Tourists and visitors to one of New York City's most famous landmarks received a bit of a TL;DR reading of the classic Emma Lazarus poem Tuesday afternoon, when activists unfurled a banner reading "Refugees Welcome" at the Statue of Liberty, ABC News reported. While it's essentially a louder and prouder version of the Statue's original mission statement, featured in excerpts from Lazarus' poem "The New Colossus" that have been engraved on the base of the statue since 1903, the banner was removed by park rangers shortly after they got wind of its presence, the National Parks Service told NBC 4, because it's illegal to attach banners to national monuments. Darn.
The Twitter account "Alt Statue of Liberty" took credit for the demonstration as it started to gain momentum, with one user behind the account telling NBC 4 via email that "[they] have no formal group — just private citizens who felt like [they] needed to say something about the America [they] believe in. Additionally, the individual behind the account cited their own family's experiences immigrating to the United States as an inspiration: "Speaking personally — my grandparents met in a refugee camp after WWII, and my mother immigrated. So this touches close to home. But almost every American knows an immigrant or a refugee."
Coming a few hours after new rules on immigration were outlined by homeland security and weeks after President Donald Trump first ordered his temporary ban on refugees from seven countries, the Alt Statue of Liberty user also said that the demonstration was meant to be a reminder of what they believe to be true "American values."

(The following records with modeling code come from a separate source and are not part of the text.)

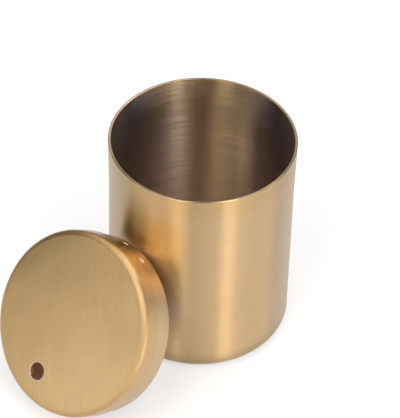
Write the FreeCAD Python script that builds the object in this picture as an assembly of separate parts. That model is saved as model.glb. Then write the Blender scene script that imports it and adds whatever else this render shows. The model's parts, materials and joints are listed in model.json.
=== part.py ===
"""A round metal toothpick dispenser: a drawn cup and a plug lid with one dispensing hole.

Millimetres, +Z up. The origin is on the cup's axis, on the surface that the cup stands on.
The lid is off the cup. It leans on the cup's wall on the -Y side: the rim of its plug ring
stands on the same surface and touches the wall, and its face looks away from the cup.
"""

import FreeCAD, Part
import math
import os

from FreeCAD import Placement, Rotation, Vector

# Cup: one drawn piece with a rounded bottom edge and a wall that leans out a little at the mouth.
CUP_DIAMETER = 54.0
CUP_HEIGHT = 68.0
CUP_WALL = 0.8  # ironed thinner than the floor
CUP_FLOOR = 1.0
CUP_BOTTOM_CORNER = 4.5  # outside radius between the wall and the floor
CUP_LIP_ROUNDING = 0.3  # both edges of the lip
CUP_FLARE = 0.35  # radial, how far the wall has leaned out at the lip
CUP_FLARE_HEIGHT = 18.0  # how far below the lip the wall starts to lean out

# Cap: one pressed piece. Its skirt stands on the lip of the cup, flush with the cup's wall.
CAP_HEIGHT = 6.5
CAP_FACE = 1.0  # thickness of the flat face
CAP_CORNER = 1.8  # outside radius between the face and the skirt
CAP_SKIRT_ROUNDING = 0.3  # outer edge of the skirt

# Plug ring: a sleeve brazed inside the cap, which centres the lid in the mouth of the cup.
PLUG_DEPTH = 6.2  # how far the ring reaches into the cup
PLUG_CLEARANCE = 0.15  # radial, between the ring and the bore of the cup
RING_WALL = 2.0
RING_ROUNDING = 0.3  # outer edge of the ring's open end
BRAZE_FILM = 0.05  # radial, between the ring and the cap's skirt

# Dispensing hole: one hole near the edge of the cap's face.
HOLE_DIAMETER = 5.0
HOLE_OFFSET = 18.4  # from the lid's axis to the centre of the hole
HOLE_CHAMFER = 0.2  # on the outer side of the face

# Where the lid leans.
LID_LEAN = 33.75  # degrees by which the lid's axis rises above the horizontal
LID_TURN = -10.0  # degrees from the lowest point of the face to the hole, about the lid's axis
TOUCH_GAP = 0.3  # between the ring's rim and the cup's wall

# What follows from those sizes.
CUP_RADIUS = CUP_DIAMETER / 2
CUP_BORE = CUP_RADIUS - CUP_WALL
PLUG_RADIUS = CUP_BORE - PLUG_CLEARANCE
SKIRT_BORE = PLUG_RADIUS + BRAZE_FILM
CAP_INNER_CORNER = max(CAP_CORNER - CAP_FACE, 0.2)
LID_HEIGHT = PLUG_DEPTH + CAP_HEIGHT
CAP_INSIDE = LID_HEIGHT - CAP_FACE
RING_TOP = CAP_INSIDE - CAP_INNER_CORNER
HOLE_RADIUS = HOLE_DIAMETER / 2


def toward(start, end, distance):
    """The point that lies the given distance from start on the way to end."""
    way = end - start
    return start + way * (distance / way.Length)


def rounded_outline(corners):
    """A closed wire in the XZ plane through corners of (radius, height, rounding)."""
    points = [Vector(radius, 0, height) for radius, height, _ in corners]
    roundings = [rounding for _, _, rounding in corners]
    arcs = []
    for i, corner in enumerate(points):
        before = points[i - 1]
        after = points[(i + 1) % len(points)]
        if roundings[i] == 0:
            arcs.append((corner, corner, corner))
            continue
        half_angle = (before - corner).getAngle(after - corner) / 2
        reach = roundings[i] / math.tan(half_angle)
        start = toward(corner, before, reach)
        end = toward(corner, after, reach)
        centre = toward(corner, (start + end) / 2, roundings[i] / math.sin(half_angle))
        arcs.append((start, toward(centre, corner, roundings[i]), end))
    edges = []
    for i, (start, middle, end) in enumerate(arcs):
        if roundings[i] > 0:
            edges.append(Part.Arc(start, middle, end).toShape())
        next_start = arcs[(i + 1) % len(arcs)][0]
        if (next_start - end).Length > 1e-7:
            edges.append(Part.LineSegment(end, next_start).toShape())
    return Part.Wire(edges)


def turned(corners):
    """The solid of revolution about +Z whose outline has these corners."""
    return Part.Face(rounded_outline(corners)).revolve(Vector(0, 0, 0), Vector(0, 0, 1), 360)


def cup_body():
    """The cup, open at the top."""
    lip = min(CUP_LIP_ROUNDING, 0.45 * CUP_WALL)
    inner_corner = max(CUP_BOTTOM_CORNER - CUP_WALL, 0.2)
    flare_start = CUP_HEIGHT - CUP_FLARE_HEIGHT
    return turned(
        [
            (0, 0, 0),
            (CUP_RADIUS, 0, CUP_BOTTOM_CORNER),
            (CUP_RADIUS, flare_start, 0),
            (CUP_RADIUS + CUP_FLARE, CUP_HEIGHT, lip),
            (CUP_BORE + CUP_FLARE, CUP_HEIGHT, lip),
            (CUP_BORE, flare_start, 0),
            (CUP_BORE, CUP_FLOOR, inner_corner),
            (0, CUP_FLOOR, 0),
        ]
    )


def dispensing_hole():
    """The tool that cuts the hole and its chamfer, on the lid's axis before it is moved."""
    chamfer_top = HOLE_RADIUS + 2 * HOLE_CHAMFER
    return turned(
        [
            (0, CAP_INSIDE - CAP_FACE, 0),
            (HOLE_RADIUS, CAP_INSIDE - CAP_FACE, 0),
            (HOLE_RADIUS, LID_HEIGHT - HOLE_CHAMFER, 0),
            (chamfer_top, LID_HEIGHT + HOLE_CHAMFER, 0),
            (0, LID_HEIGHT + HOLE_CHAMFER, 0),
        ]
    )


def lid_cap():
    """The cap in the lid's own frame: +Z out of its face, zero at the ring's open end."""
    skirt_wall = CUP_RADIUS - SKIRT_BORE
    cap = turned(
        [
            (0, CAP_INSIDE, 0),
            (SKIRT_BORE, CAP_INSIDE, CAP_INNER_CORNER),
            (SKIRT_BORE, PLUG_DEPTH, 0),
            (CUP_RADIUS, PLUG_DEPTH, min(CAP_SKIRT_ROUNDING, 0.9 * skirt_wall)),
            (CUP_RADIUS, LID_HEIGHT, CAP_CORNER),
            (0, LID_HEIGHT, 0),
        ]
    )
    hole = dispensing_hole()
    hole.translate(Vector(0, -HOLE_OFFSET, 0))
    return cap.cut(hole)


def plug_ring():
    """The ring in the lid's own frame."""
    inner = PLUG_RADIUS - RING_WALL
    return turned(
        [
            (inner, 0, 0),
            (PLUG_RADIUS, 0, min(RING_ROUNDING, 0.9 * RING_WALL)),
            (PLUG_RADIUS, RING_TOP, 0),
            (inner, RING_TOP, 0),
        ]
    )


def leaning():
    """The placement that takes the lid from its own frame to where it leans on the cup."""
    lean = math.radians(LID_LEAN)
    rounding = min(RING_ROUNDING, 0.9 * RING_WALL)
    rim = PLUG_RADIUS - rounding
    # The rounded rim stands on the ground at its lowest point and faces the wall at its highest.
    height = rim * math.cos(lean) + rounding * (1 - math.sin(lean))
    distance = CUP_RADIUS + TOUCH_GAP + rim * math.sin(lean) + rounding * (1 - math.cos(lean))
    turn = Rotation(Vector(0, 0, 1), LID_TURN)
    tip = Rotation(Vector(1, 0, 0), 90 - LID_LEAN)
    return Placement(Vector(0, -distance, height), tip.multiply(turn))


def save(name, shape):
    """Writes one node to its own STEP file."""
    assert shape.isValid(), name
    shape.exportStep(f"parts/{name}.step")


os.makedirs("parts", exist_ok=True)
save("cup_body", cup_body())
for name, piece in (("lid_cap", lid_cap()), ("plug_ring", plug_ring())):
    piece.Placement = leaning()
    save(name, piece)
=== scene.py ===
"""Dresses the toothpick dispenser: a brushed cup and a plug lid that leans on it, on a white table.

The file is laid out as a Blender add-on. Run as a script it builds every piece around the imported
frame. Lengths are in metres. The lid is modelled in its own frame, with +Z out of its face and zero
at the open end of its plug ring, and is then tipped to where it leans on the cup.
"""

import json
import math

import bpy
from mathutils import Matrix, Vector


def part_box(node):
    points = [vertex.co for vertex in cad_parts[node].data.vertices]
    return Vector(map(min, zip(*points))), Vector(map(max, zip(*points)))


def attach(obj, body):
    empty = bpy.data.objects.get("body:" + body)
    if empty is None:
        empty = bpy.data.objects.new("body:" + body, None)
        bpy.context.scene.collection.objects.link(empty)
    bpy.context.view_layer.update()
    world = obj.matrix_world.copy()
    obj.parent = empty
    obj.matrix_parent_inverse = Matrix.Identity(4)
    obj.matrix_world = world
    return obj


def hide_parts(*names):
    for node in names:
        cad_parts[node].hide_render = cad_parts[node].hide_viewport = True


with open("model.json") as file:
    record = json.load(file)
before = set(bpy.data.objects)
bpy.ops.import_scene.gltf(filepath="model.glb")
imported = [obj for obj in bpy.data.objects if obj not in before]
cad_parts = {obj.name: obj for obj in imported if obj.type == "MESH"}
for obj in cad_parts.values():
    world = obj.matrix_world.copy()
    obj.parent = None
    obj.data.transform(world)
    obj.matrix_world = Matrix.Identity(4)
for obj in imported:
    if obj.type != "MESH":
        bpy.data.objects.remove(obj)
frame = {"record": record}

bl_info = {
    "name": "Toothpick dispenser",
    "version": (1, 0, 0),
    "blender": (4, 5, 0),
    "location": "View3D > Sidebar > Dispenser",
    "description": "Models a lidded toothpick dispenser and its stage",
    "category": "Add Mesh",
}

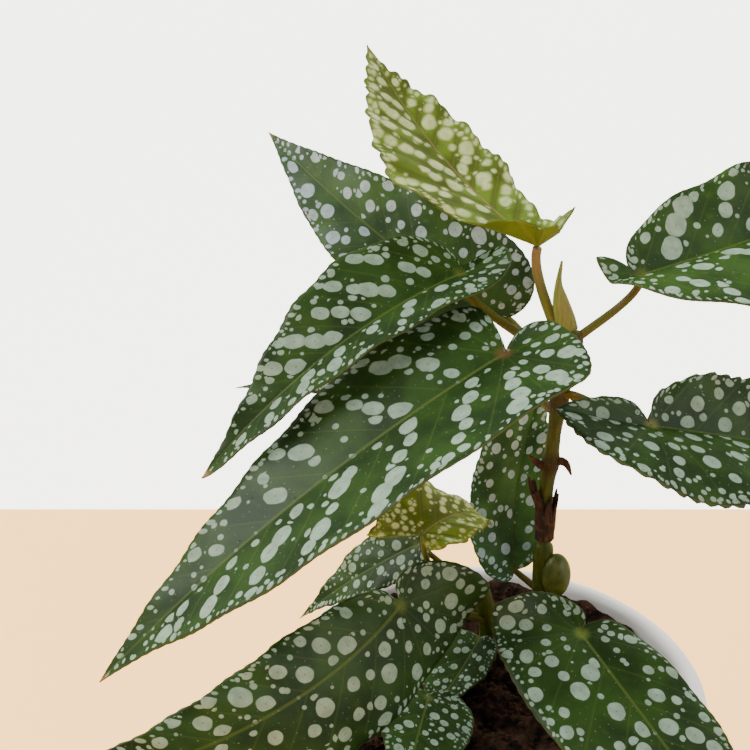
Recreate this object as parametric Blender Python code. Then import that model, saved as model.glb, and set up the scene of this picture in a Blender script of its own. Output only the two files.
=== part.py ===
"""A cane begonia with silver-spotted leaves, standing in a plain white pot.

Lengths are in millimetres and angles in degrees, and MM turns lengths into metres.
The origin is the centre of the pot's foot, +Z is up, and the view in the photograph looks along +Y.
"""
import bpy
import bmesh
from collections import namedtuple
from math import acos, cos, degrees, exp, hypot, pi, radians, sin
from mathutils import Matrix, Vector

MM = 0.001

# Pot: a plain taper with a rounded rim
RIM_RADIUS = 65.0
POT_HEIGHT = 120.0
FOOT_RADIUS = 46.0
WALL = 6.0
FLOOR = 7.0
RIM_ROUND = 2.9
FOOT_ROUND = 2.5
POT_SIDES = 48
DRAIN_RADIUS = 4.0
DRAIN_CIRCLE = 24.0
DRAIN_COUNT = 4

# Soil
SOIL_LEVEL = 110.0
SOIL_LUMP = 1.1
SOIL_RISE = 10.0
SOIL_EDGE = 115.0
SOIL_RINGS = 9
SOIL_SIDES = 36

# Gap left between pieces that touch
GAP = 0.3

# Canes: centre line points from the buried end to the top, with the radius at each
CANE_SIDES = 12
MAIN_CANE = [
    ((20.6, 34, 84), 3.3), ((20.4, 34, 108), 3.3), ((20.1, 34, 128), 3.2), ((20.0, 34, 144), 3.3),
    ((20.0, 34, 147.5), 2.2), ((19.9, 34, 158), 2.1), ((19.8, 34, 169), 2.3), ((20.5, 34, 176), 2.9),
    ((20.8, 34, 182), 2.3),
    ((21.3, 34, 190), 2.4), ((22.0, 34, 198), 3.1), ((22.8, 34, 205), 2.6), ((23.9, 34, 212), 2.9),
    ((24.6, 34, 217), 3.5), ((24.4, 34, 220.5), 2.8),
]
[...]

"We wanted to send a reminder about America when we're at our best — the country that's a beacon of freedom to the world, built by immigrants. Walling off countries or entire religions is against our values."
Measured at 3 feet by 20 feet, the banner was hung over the observation deck just a little before 1 p.m. — long enough for it to grace countless Twitter, Facebook, and Instagram accounts — and taken down by park rangers within a few hours, NBC 4 reported.
No matter how brief the banner's time at Lady Liberty's feet was, it still managed to give a "Once more, for the people in the back" clap-back to pervasive anti-immigrant and anti-refugee ideologies and remind us all that the Green Lady has always been there to welcome "[Our] tired, [our] poor; [our] huddled masses yearning to breathe free."